Do this: Every record must be written out once more, with nothing added or omitted.

==== Stored data ====

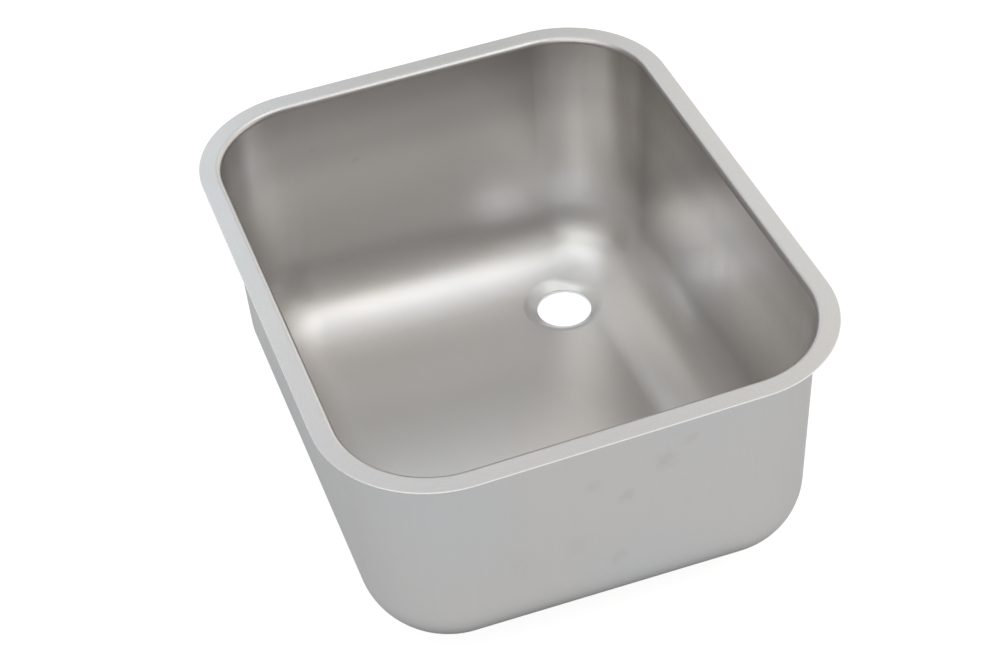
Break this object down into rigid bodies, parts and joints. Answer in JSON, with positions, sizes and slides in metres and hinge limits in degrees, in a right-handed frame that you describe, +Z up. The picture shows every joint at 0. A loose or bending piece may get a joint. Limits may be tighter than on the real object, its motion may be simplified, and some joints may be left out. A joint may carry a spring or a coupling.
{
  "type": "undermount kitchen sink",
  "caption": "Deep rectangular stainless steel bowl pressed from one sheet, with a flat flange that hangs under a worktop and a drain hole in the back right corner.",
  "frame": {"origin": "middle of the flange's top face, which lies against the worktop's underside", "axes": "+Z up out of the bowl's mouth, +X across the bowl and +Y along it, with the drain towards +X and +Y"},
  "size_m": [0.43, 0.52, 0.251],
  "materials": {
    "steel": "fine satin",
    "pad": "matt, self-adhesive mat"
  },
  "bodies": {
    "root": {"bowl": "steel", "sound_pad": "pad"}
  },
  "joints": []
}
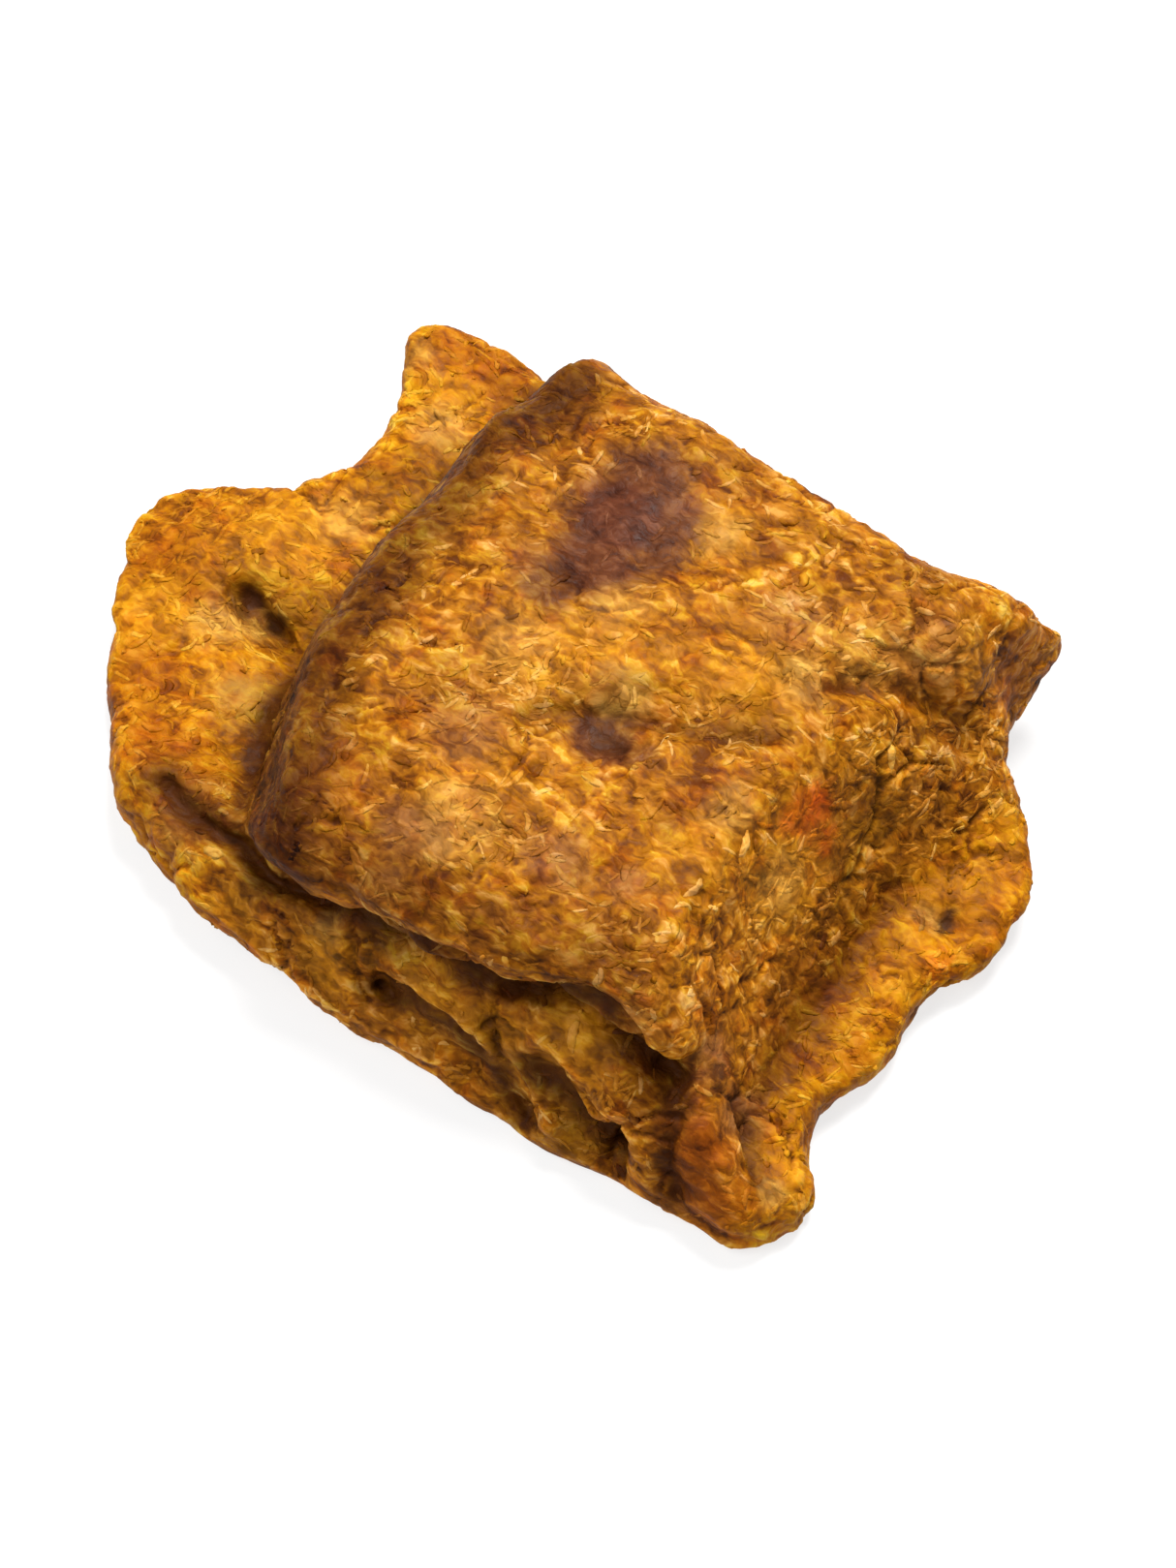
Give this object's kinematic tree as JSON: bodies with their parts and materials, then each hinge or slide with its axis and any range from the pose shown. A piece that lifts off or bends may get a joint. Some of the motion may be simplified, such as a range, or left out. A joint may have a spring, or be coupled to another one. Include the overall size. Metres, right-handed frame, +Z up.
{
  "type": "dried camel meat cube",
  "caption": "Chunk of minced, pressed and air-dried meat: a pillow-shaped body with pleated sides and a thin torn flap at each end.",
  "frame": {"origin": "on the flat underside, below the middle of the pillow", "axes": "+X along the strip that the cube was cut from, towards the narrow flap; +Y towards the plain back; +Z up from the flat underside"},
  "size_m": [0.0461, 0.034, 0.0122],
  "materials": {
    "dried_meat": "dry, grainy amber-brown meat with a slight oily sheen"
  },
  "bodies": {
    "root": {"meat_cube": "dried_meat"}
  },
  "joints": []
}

====

Exercise result:
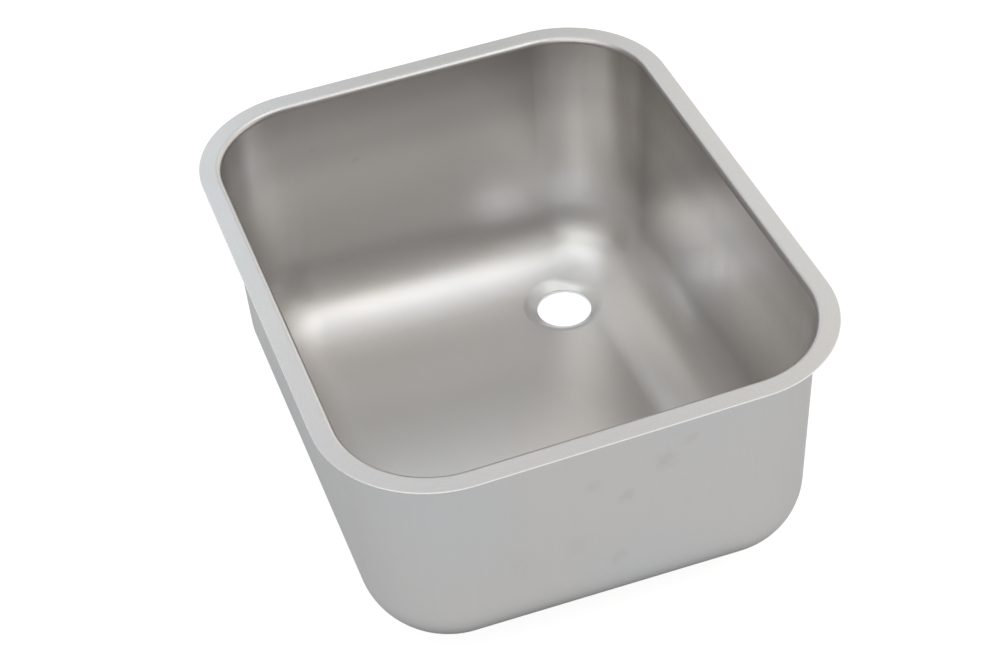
Break this object down into rigid bodies, parts and joints. Answer in JSON, with positions, sizes and slides in metres and hinge limits in degrees, in a right-handed frame that you describe, +Z up. The picture shows every joint at 0. A loose or bending piece may get a joint. Limits may be tighter than on the real object, its motion may be simplified, and some joints may be left out. A joint may carry a spring or a coupling.
{
  "type": "undermount kitchen sink",
  "caption": "Deep rectangular stainless steel bowl pressed from one sheet, with a flat flange that hangs under a worktop and a drain hole in the back right corner.",
  "frame": {"origin": "middle of the flange's top face, which lies against the worktop's underside", "axes": "+Z up out of the bowl's mouth, +X across the bowl and +Y along it, with the drain towards +X and +Y"},
  "size_m": [0.43, 0.52, 0.251],
  "materials": {
    "steel": "fine satin",
    "pad": "matt, self-adhesive mat"
  },
  "bodies": {
    "root": {"bowl": "steel", "sound_pad": "pad"}
  },
  "joints": []
}
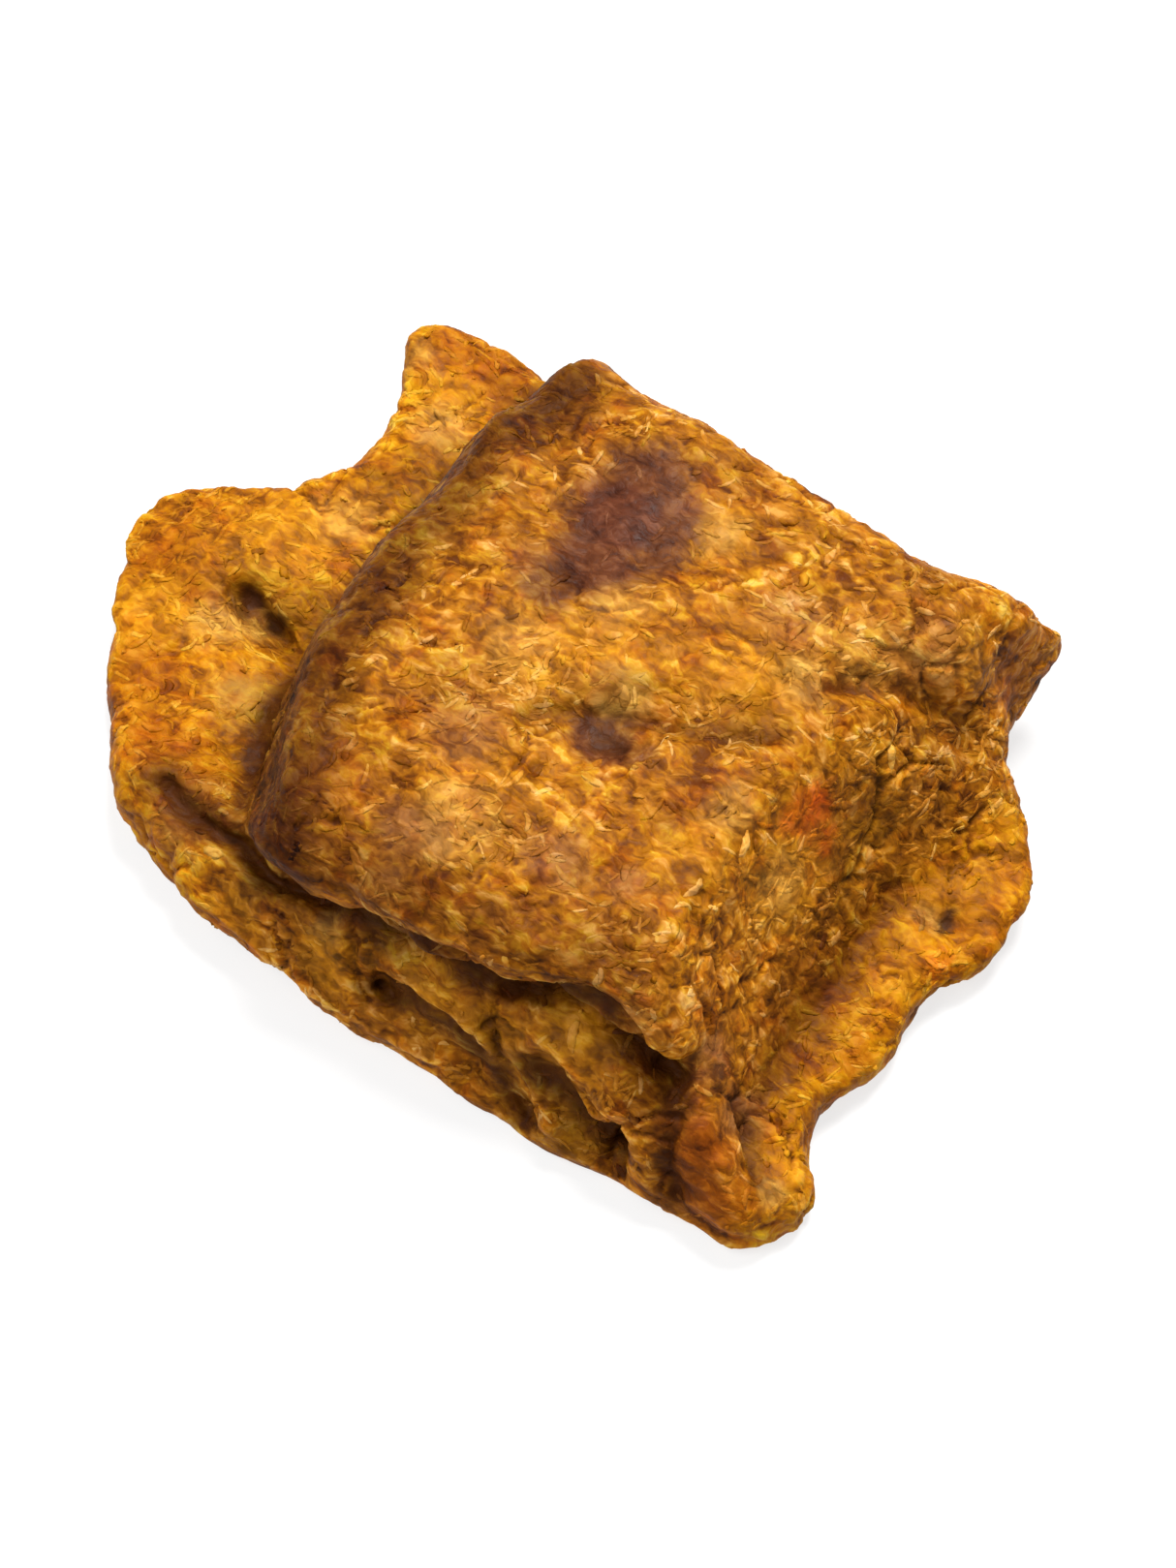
Give this object's kinematic tree as JSON: bodies with their parts and materials, then each hinge or slide with its axis and any range from the pose shown. A piece that lifts off or bends may get a joint. Some of the motion may be simplified, such as a range, or left out. A joint may have a spring, or be coupled to another one. Include the overall size. Metres, right-handed frame, +Z up.
{
  "type": "dried camel meat cube",
  "caption": "Chunk of minced, pressed and air-dried meat: a pillow-shaped body with pleated sides and a thin torn flap at each end.",
  "frame": {"origin": "on the flat underside, below the middle of the pillow", "axes": "+X along the strip that the cube was cut from, towards the narrow flap; +Y towards the plain back; +Z up from the flat underside"},
  "size_m": [0.0461, 0.034, 0.0122],
  "materials": {
    "dried_meat": "dry, grainy amber-brown meat with a slight oily sheen"
  },
  "bodies": {
    "root": {"meat_cube": "dried_meat"}
  },
  "joints": []
}